[Originally posted at http://secondleft.blogspot.ca/20-
I've recently finished reading through Phil Vecchione's, Never Unprepared: The Complete Game Master's Guide to Session Prep, and now that I'm finished, it's review time.
Never Unprepared is 134 pages long in what appears to be a large digest format (I only have the PDF version, not the print copy.) This short length of the book, plus the easy writing style, make it very accessible and easy for even a busy GM to read and get something out of. Additionally since the pages are in a smaller format, it's easy to read on a smartphone or small screen tablet.
Screenshot taken from DriveThruRPG for illustration purposes
First off lets go over what this book is not. This book is not a plan to tell you how to do your session prep. It will not say you should do X and Y before a game, and will not solve all the problems that you have in getting preparation done before your game.
So, what is it? I've never seen one before, no one has, but I'm guessing it's a white hole. Sorry, been watching too much Red Dwarf lately (if you've never seen the series it's a BBC sitcom set on a deep space mining vessel, and the early seasons are really good.)
So, what is it? Well Never Unprepared is a book that takes some project management principles (don't worry, it's not scarey) and attempts to apply them to the art of game mastering. Effectively treating the approach to game prep the same way one would a project plan for a large project. Yes this may sound daunting, but don't worry it's all distilled down in the book. The aim of the book is to provide you with a means of developing your own method of gaming prep that is repeatable and honed to suit your gaming needs and your GMing strengths and weaknesses.So the book doesn't tell you how to prep your games, it tells you how to go about working out how is best for you to prep for your games.

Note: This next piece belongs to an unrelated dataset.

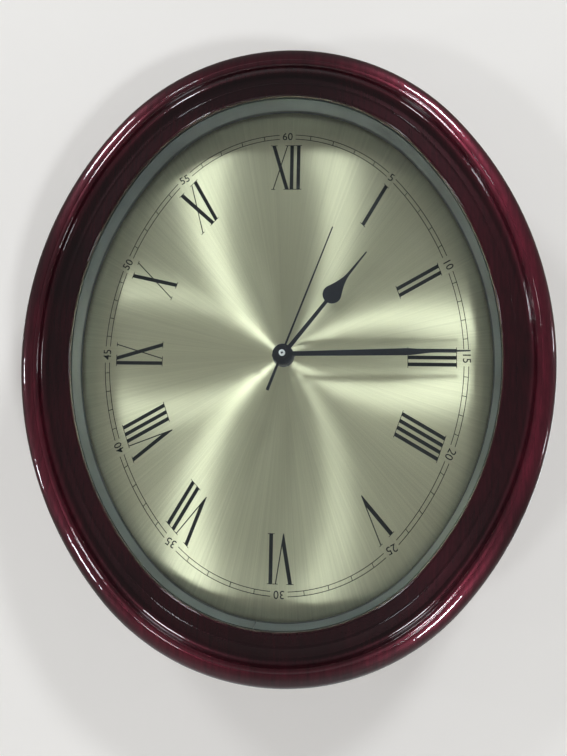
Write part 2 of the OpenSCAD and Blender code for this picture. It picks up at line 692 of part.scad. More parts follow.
module third_wheel() color("#f0efe6") stand_up() at(third_axis) {
    wheel(second_teeth[1], second_m, third_turn, third_z);
    pinion(third_teeth[0], third_m, 0, centre_z - 0.3, centre_z + wheel_t + 0.3);
    rod(third_arbor_r, inner_z + 0.9, centre_z + wheel_t + 1.1);
    rod(pivot_r, inner_z + 0.1, centre_z + wheel_t + 1.2 + pivot_l);
}

module centre_wheel() color("#e4c26a") stand_up() difference() {
    wheel(third_teeth[1], third_m, centre_turn, centre_z);
    rod(minute_tube_r + run_gap, centre_z - 1, centre_z + wheel_t + 1);
}

// Bowed washer that presses the centre wheel on the cannon pinion's shoulder
module clutch_spring() color("gainsboro") stand_up() rotate_extrude()
    polygon([[minute_tube_r + press_gap, centre_z - 0.5], [3.2, centre_z - 0.25], [3.2, centre_z - 0.05],
        [minute_tube_r + press_gap, centre_z - 0.3]]);

module cannon_pinion() color("#e4c26a") stand_up() difference() {
    union() {
        rod(minute_tube_r, plate_z + 0.05, dial_z + minute_up + hand_t + rivet_t + 0.3);
        rod(2.5, centre_z + wheel_t + 0.05, motion_z - 0.3);
        pinion(cannon_teeth[0], cannon_m, 0, motion_z - 0.4, motion_z + wheel_t + 0.2);
    }
    rod(arbor_r + run_gap, plate_z - 1, dial_z + band_h);
}

module minute_wheel() color("#f0efe6") stand_up() at(minute_axis) difference() {
    union() {
        wheel(cannon_teeth[1], cannon_m, minute_turn, motion_z);
        pinion(minute_teeth[0], minute_m, 0, motion_z + wheel_t - eps, hour_z + wheel_t + 0.2);
    }
    rod(arbor_r + run_gap, motion_z - 1, front_z);
}

module hour_wheel() color("#e4c26a") stand_up() difference() {
    union() {
        wheel(minute_teeth[1], minute_m, hour_turn, hour_z);
        rod(hour_tube_r, motion_z + wheel_t + 0.4, dial_z + hour_up + hand_t + rivet_t + 0.3);
    }
    rod(minute_tube_r + run_gap, motion_z, dial_z + minute_up);
}

// Knob at the back, whose pinion sets the minute wheel
knob_z = move_back - 0.2 - knob_t;
grip_n = 36;
module setting_knob() color("#2a2a2c") stand_up() at(setting_axis) {
    difference() {
        rod(knob_r, knob_z, knob_z + knob_t);
        for (i = [0:grip_n - 1]) rotate([0, 0, i * 360 / grip_n]) translate([knob_r + 0.15, 0, 0])
            rod(0.4, knob_z - 1, knob_z + knob_t + 1);
        block(-knob_r * 0.6, knob_r * 0.6, -0.5, 0.5, knob_z - 1, knob_z + 0.5);
    }
    rod(setting_r, knob_z + knob_t - eps, motion_z - 0.2);
    pinion(cannon_teeth[0], cannon_m, setting_turn, motion_z - 0.3, motion_z + wheel_t + 0.3);
    rod(setting_pivot_r, motion_z, motion_z + wheel_t + 0.9 + pivot_l);
}

// Turns a hand, drawn towards twelve, clockwise to its place
module hand_at(angle, z) translate([0, 0, z]) rotate([0, 0, -angle]) children();
stem_w = 1.7;
neck_w = 1.3;
tip_w = 0.6;
pear_y = 0.585 * hour_l;
neck_y = 0.79 * hour_l;

// Side of the pear, falling from its circle to the neck in a hollow curve
pear_r = pear_w / 2;
pear_steps = 8;
pear_from = pear_y + 0.5 * pear_r;
function pear_half(t) = neck_w / 2 + (0.866 * pear_r - neck_w / 2) * pow(1 - t, 1.7);
pear_side = [for (i = [0:pear_steps]) let (t = i / pear_steps) [pear_half(t), pear_from + (neck_y - pear_from) * t]];
module mirrored(side) polygon(concat(side, [for (i = [len(side) - 1:-1:0]) [-side[i][0], side[i][1]]]));
module hour_hand() color("#141416") stand_up() hand_at(hour_at, dial_z + hour_up) linear_extrude(hand_t) difference() {
    union() {
        circle(disc_r);
        translate([0, pear_y]) circle(pear_r);
        mirrored([[stem_w / 2 + 0.2, 0], [stem_w / 2, pear_y]]);
        mirrored(concat(pear_side, [[tip_w / 2, hour_l]]));
    }
    circle(hour_neck_r);
}

module collet(flange_r, neck_r, bore_r, z) stand_up() difference() {
    union() {
        rod(flange_r, z - collet_t, z);
        rod(neck_r, z - eps, z + hand_t + rivet_t);
    }
    rod(bore_r + press_gap, z - 2, z + 2);
}
module hour_collet() color("#b8923f") collet(hour_collet_r, hour_neck_r - press_gap, hour_tube_r, dial_z + hour_up);

// Long leaf that widens to two thirds of its length and ends in a needle
leaf_y = 0.66 * minute_l;
needle_y = 0.81 * minute_l;
leaf_steps = 6;
leaf_side = [for (i = [0:leaf_steps]) let (t = i / leaf_steps)
    [neck_w / 2 + (minute_w - neck_w) / 2 * (1 + cos(180 * t)) / 2, leaf_y + (needle_y - leaf_y) * t]];
module minute_hand() color("#141416") stand_up() hand_at(minute_at, dial_z + minute_up) linear_extrude(hand_t)
    difference() {
        union() {
            circle(disc_r);
            mirrored(concat([[stem_w / 2 + 0.2, 0]], leaf_side, [[tip_w / 2, minute_l]]));
        }
        circle(minute_neck_r);
    }
module minute_collet() color("#b8923f") collet(minute_collet_r, minute_neck_r - press_gap, minute_tube_r, dial_z + minute_up);

module second_hand() color("#141416") stand_up() hand_at(second_at, dial_z + second_up) linear_extrude(second_hand_t)
    difference() {
        union() {
            circle(second_disc_r);
            mirrored([[0.75, -tail_l], [0.5, 0], [tip_w / 2, second_l]]);
        }
        circle(second_tube_r);
    }
module second_tube() color("#c8c8c8") stand_up()
    tube(second_tube_r - press_gap, arbor_r + press_gap, dial_z + second_up - second_tube_down, dial_z + second_up + second_tube_up);

frame();
glass();
spacer_band();
dial();
backing_board();
retaining_clips();
clip_screws();
hanger_plate();
hanger_screws();
movement_case();
movement_cover();
rubber_washer();
threaded_bushing();
nut_washer();
fixing_nut();
train_plate();
stator();
coil_core();
coil_bobbin();
coil_winding();
circuit_board();
ic_chip();
quartz_crystal();
battery();
positive_contact();
negative_contact();
rotor_magnet();
rotor_pinion();
intermediate_wheel();
second_wheel();
second_arbor();
third_wheel();
centre_wheel();
clutch_spring();
cannon_pinion();
minute_wheel();
hour_wheel();
setting_knob();
hour_hand();
hour_collet();
minute_hand();
minute_collet();
second_hand();
second_tube();
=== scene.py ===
import json
import math

import bpy
from mathutils import Matrix, Vector


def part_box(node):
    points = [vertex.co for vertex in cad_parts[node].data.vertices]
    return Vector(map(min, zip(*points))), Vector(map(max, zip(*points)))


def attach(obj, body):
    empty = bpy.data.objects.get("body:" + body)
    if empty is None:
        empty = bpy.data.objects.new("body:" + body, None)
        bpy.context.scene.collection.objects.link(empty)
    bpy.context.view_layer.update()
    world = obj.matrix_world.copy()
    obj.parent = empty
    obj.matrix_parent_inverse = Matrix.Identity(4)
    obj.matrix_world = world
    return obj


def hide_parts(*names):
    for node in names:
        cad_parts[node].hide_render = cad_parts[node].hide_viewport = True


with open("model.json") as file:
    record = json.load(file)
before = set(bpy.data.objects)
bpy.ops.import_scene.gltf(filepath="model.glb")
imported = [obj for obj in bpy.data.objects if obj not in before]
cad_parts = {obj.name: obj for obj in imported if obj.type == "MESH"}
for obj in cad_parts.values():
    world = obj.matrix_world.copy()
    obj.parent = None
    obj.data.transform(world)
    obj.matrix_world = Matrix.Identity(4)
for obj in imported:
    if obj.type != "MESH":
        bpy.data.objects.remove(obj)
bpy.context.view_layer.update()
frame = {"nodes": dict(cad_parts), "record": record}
mm = 0.001
slack = {"turn": 1e-9, "turnOfVertex": 1e-6, "merge": 1e-7}  # in comparisons, and the reach of a merge


# Camera, where the photograph was taken: close, a little low and to the right
camera = {
    "place": (0.0192, -0.3087, -0.0414),
    "turns": (("Z", 1.09), ("Y", 3.69), ("X", 6.18)),  # degrees, after it was pointed square at the wall
    "lens": 27.92,
    "sensor": 36,
    "nearest": 0.01,
}


def addCamera():
    data = bpy.data.cameras.new("camera")
    data.lens = camera["lens"]
    data.sensor_width = camera["sensor"]
    data.clip_start = camera["nearest"]
    eye = bpy.data.objects.new("camera", data)
    bpy.context.scene.collection.objects.link(eye)
    turned = Matrix.Rotation(math.radians(90), 4, "X")
    for axis, degrees in camera["turns"]:
        turned = turned @ Matrix.Rotation(math.radians(degrees), 4, axis)
    eye.matrix_world = Matrix.Translation(camera["place"]) @ turned
    bpy.context.scene.camera = eye


addCamera()
print("camera is set")


# The oval: two end arcs and two side arcs that meet without a corner
oval = {"flatness": 0.8}
frameLow, frameHigh = (Vector(corner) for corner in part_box("frame"))
halfWidth = frameHigh.x
halfHeight = frameHigh.z
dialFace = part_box("dial")[0][1]
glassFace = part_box("glass")[0][1]
spread = halfHeight - halfWidth
sideCentre = spread * (1 + oval["flatness"])
endCentre = spread * (1 + 0.5 / oval["flatness"])
joinTurn = math.atan2(endCentre, sideCentre)
quarter = math.pi / 2
arcs = [  # middle of the arc, half its sweep, its centre and its radius
    (0, joinTurn, Vector((-sideCentre, 0, 0)), halfWidth + sideCentre),
    (quarter, quarter - joinTurn, Vector((0, 0, endCentre)), halfHeight - endCentre),
    (2 * quarter, joinTurn, Vector((sideCentre, 0, 0)), halfWidth + sideCentre),
    (3 * quarter, quarter - joinTurn, Vector((0, 0, -endCentre)), halfHeight - endCentre),
    (4 * quarter, joinTurn, Vector((-sideCentre, 0, 0)), halfWidth + sideCentre),
]


# Centre, radius and remaining sweep of the arc at a normal's turn, counterclockwise from the right
def arcAt(normal):
    turn = normal % (4 * quarter)
    for middle, reach, centre, radius in arcs:
        if turn < middle + reach - slack["turn"]:
            return centre, radius, middle + reach - turn


def ovalPoint(normal, inset, y):
    centre, radius = arcAt(normal)[:2]
    out = radius - inset
    return Vector((centre.x + out * math.cos(normal), y, centre.z + out * math.sin(normal)))


# Distance and normal at which a ray from the middle, clockwise from twelve, meets the oval at this inset
def rayToOval(ray, inset):
    way = Vector((math.sin(ray), 0, math.cos(ray)))
    for middle, reach, centre, radius in arcs:
        along = way.dot(centre)
        length = along + math.sqrt(along * along - centre.length_squared + (radius - inset) ** 2)
        spoke = way * length - centre
        normal = math.atan2(spoke.z, spoke.x) % (4 * quarter)
        if abs(normal - middle) <= reach + slack["turn"]:
            return length, normal


# Modelling, as by hand
def deselectAll():
    if bpy.context.mode != "OBJECT":
        bpy.ops.object.mode_set(mode="OBJECT")
    bpy.ops.object.select_all(action="DESELECT")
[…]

I'm going to borrow from the index now to guide you through the book contents.
How to Use This Book
Prep is Not a Four Letter Word
The Phases of Prep
Tools for Prep
Mastering your Creative Cycle
Evolving Your Style
Your Personal Prep Templates
The Prep-Lite Approach
Prep in the Real World
References and Inspiration
The core content of the book is explaining the five phases of prep that Phil has identified over his years of GMing. Brainstorming, Selection, Conceptualization, Documentation and Review. Each of the sections on that particular area of prep goes into details on what would be contained in that phase, some common pitfalls to avoid, and a quiz to rate your effectiveness at the particular phase. Additionally there are a load of hints and tips along the way on how you may be able to accomplish this phase without telling you how to do it (in other words it doesn't dictate a methodology.)
For example the section on brainstorming suggests just throwing ideas down on paper that seem vaguely interesting. Don't think about them in great detail, don't analyze whether or not they'd be useful or how you can use them, just basic thoughts. Deciding if they're good comes in the Selection phase, and fleshing them out in Conceptualization. Some hints on capturing your brainstorming, such as always having a note application on your smartphone, or a small notebook tucked in your pocket.
There is advice on how you can improve what you do in each section, and how to spot when you are doing too much. For instance are you really good at coming up with evocative location descriptions on the fly? Then you really shouldn't be wasting your time writing it out in more than a bullet point or two to keep a focus.
Yes some of the advice in the book may see obvious to many, but sometimes you still need someone to point it out to you to make it stick in your mind.
It's hard to pick out specifics that are good, and what is bad, but there is so much useful ideas in the book that I'll end up taking on a lot of them and most won't even be conscious. From that perspective you can get more out of the book that you think. In many ways it's a self help book to give you the push towards thinking in a more efficient way about the approach you take to gaming prep.
Conclusion: Is this a book worth reading for any GM? If you find you're not ready in time for your games, or that the gaming prep is taking too much of your time and you consider it sometimes to be time wasted, then definitely buy this book. In fact I'd recommend buying it anyway as even the most experienced Game Masters will likely find something in there that is useful to them. Myself, I'm taking the templates concepts and applying them into my notes, it's already improved things. And since reading the book, I now use Evernote on my smartphone constantly to enter ideas and carry a small notebook in my jacket pocket.